Task requirements:
Repeat, exactly as written, every line from the one holding "make_microcontroller()" through the one holding "zip(*points))), Vector(map(max, zip(*points)))". Leave out all other lines.
# Recorded information start
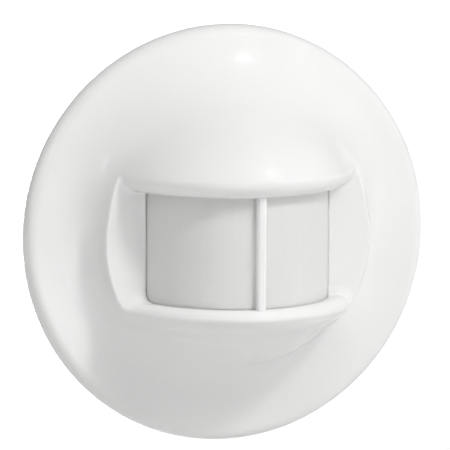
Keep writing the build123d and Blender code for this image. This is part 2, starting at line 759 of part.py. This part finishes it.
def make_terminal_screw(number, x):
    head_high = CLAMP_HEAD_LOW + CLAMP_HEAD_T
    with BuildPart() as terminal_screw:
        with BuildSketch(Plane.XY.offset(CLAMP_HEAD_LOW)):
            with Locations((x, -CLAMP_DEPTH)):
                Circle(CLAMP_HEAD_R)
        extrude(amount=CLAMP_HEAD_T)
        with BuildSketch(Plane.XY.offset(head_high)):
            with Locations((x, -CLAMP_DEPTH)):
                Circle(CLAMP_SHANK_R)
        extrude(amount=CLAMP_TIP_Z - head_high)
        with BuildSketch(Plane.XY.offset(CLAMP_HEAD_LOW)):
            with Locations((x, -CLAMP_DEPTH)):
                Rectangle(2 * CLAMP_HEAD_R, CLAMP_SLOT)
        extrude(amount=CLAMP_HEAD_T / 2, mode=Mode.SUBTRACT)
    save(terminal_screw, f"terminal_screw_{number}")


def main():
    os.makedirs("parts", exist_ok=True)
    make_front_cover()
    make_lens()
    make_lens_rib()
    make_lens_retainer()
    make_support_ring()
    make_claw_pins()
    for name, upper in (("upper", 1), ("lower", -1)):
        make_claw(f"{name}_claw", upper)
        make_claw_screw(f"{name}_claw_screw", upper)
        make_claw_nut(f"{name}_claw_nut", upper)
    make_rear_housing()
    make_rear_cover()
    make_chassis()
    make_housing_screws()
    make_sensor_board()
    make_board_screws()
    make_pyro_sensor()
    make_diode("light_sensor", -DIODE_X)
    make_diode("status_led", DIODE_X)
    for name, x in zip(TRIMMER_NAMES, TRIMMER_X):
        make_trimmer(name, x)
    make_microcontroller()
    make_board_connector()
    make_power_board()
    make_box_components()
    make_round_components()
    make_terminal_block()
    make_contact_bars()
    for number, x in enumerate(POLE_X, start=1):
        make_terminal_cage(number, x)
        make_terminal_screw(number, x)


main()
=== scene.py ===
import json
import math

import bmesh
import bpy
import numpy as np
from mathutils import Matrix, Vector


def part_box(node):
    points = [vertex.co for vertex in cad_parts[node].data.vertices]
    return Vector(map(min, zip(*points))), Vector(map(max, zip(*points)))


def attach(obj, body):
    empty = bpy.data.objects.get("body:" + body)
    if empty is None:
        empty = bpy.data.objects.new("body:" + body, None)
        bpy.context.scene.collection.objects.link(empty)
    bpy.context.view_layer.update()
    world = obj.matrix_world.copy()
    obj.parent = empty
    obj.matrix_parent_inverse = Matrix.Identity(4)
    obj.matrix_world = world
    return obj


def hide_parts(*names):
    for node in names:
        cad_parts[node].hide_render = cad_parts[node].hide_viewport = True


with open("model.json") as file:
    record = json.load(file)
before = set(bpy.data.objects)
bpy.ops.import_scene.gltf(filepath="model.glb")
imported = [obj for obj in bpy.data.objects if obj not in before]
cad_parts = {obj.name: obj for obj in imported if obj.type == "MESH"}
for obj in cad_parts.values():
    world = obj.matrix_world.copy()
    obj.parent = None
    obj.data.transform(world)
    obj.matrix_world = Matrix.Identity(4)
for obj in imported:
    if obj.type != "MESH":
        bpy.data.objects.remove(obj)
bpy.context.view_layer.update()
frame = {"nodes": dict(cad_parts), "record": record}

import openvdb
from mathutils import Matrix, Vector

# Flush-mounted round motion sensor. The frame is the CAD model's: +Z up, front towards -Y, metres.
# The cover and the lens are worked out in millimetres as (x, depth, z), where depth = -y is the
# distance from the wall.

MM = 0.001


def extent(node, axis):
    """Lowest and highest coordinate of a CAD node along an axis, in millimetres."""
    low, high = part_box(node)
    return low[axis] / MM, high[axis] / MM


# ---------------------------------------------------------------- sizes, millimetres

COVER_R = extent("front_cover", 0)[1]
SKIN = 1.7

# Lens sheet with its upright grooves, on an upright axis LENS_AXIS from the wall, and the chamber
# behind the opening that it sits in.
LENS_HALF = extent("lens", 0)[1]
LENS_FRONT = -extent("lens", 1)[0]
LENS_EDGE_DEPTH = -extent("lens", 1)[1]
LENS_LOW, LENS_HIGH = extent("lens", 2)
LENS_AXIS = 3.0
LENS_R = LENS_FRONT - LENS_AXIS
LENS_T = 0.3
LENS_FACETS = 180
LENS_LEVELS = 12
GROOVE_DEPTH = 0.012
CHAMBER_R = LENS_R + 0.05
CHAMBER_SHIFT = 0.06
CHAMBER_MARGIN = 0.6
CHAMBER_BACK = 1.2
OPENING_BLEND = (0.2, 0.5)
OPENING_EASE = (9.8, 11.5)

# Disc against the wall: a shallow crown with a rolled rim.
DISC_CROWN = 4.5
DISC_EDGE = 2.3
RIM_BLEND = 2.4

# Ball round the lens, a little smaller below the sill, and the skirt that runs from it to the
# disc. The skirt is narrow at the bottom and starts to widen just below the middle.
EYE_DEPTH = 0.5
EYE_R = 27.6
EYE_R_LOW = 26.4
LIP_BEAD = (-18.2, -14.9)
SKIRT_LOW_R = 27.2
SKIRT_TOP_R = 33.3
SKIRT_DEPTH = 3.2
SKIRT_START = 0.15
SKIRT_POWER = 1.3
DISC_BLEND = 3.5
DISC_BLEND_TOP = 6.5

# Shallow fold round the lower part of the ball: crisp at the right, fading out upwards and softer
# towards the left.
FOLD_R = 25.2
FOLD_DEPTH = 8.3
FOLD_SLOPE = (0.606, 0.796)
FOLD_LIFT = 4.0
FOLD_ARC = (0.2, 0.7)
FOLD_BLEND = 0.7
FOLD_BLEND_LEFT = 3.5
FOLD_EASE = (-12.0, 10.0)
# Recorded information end
Task response:
    make_microcontroller()
    make_board_connector()
    make_power_board()
    make_box_components()
    make_round_components()
    make_terminal_block()
    make_contact_bars()
    for number, x in enumerate(POLE_X, start=1):
        make_terminal_cage(number, x)
        make_terminal_screw(number, x)


main()
=== scene.py ===
import json
import math

import bmesh
import bpy
import numpy as np
from mathutils import Matrix, Vector


def part_box(node):
    points = [vertex.co for vertex in cad_parts[node].data.vertices]
    return Vector(map(min, zip(*points))), Vector(map(max, zip(*points)))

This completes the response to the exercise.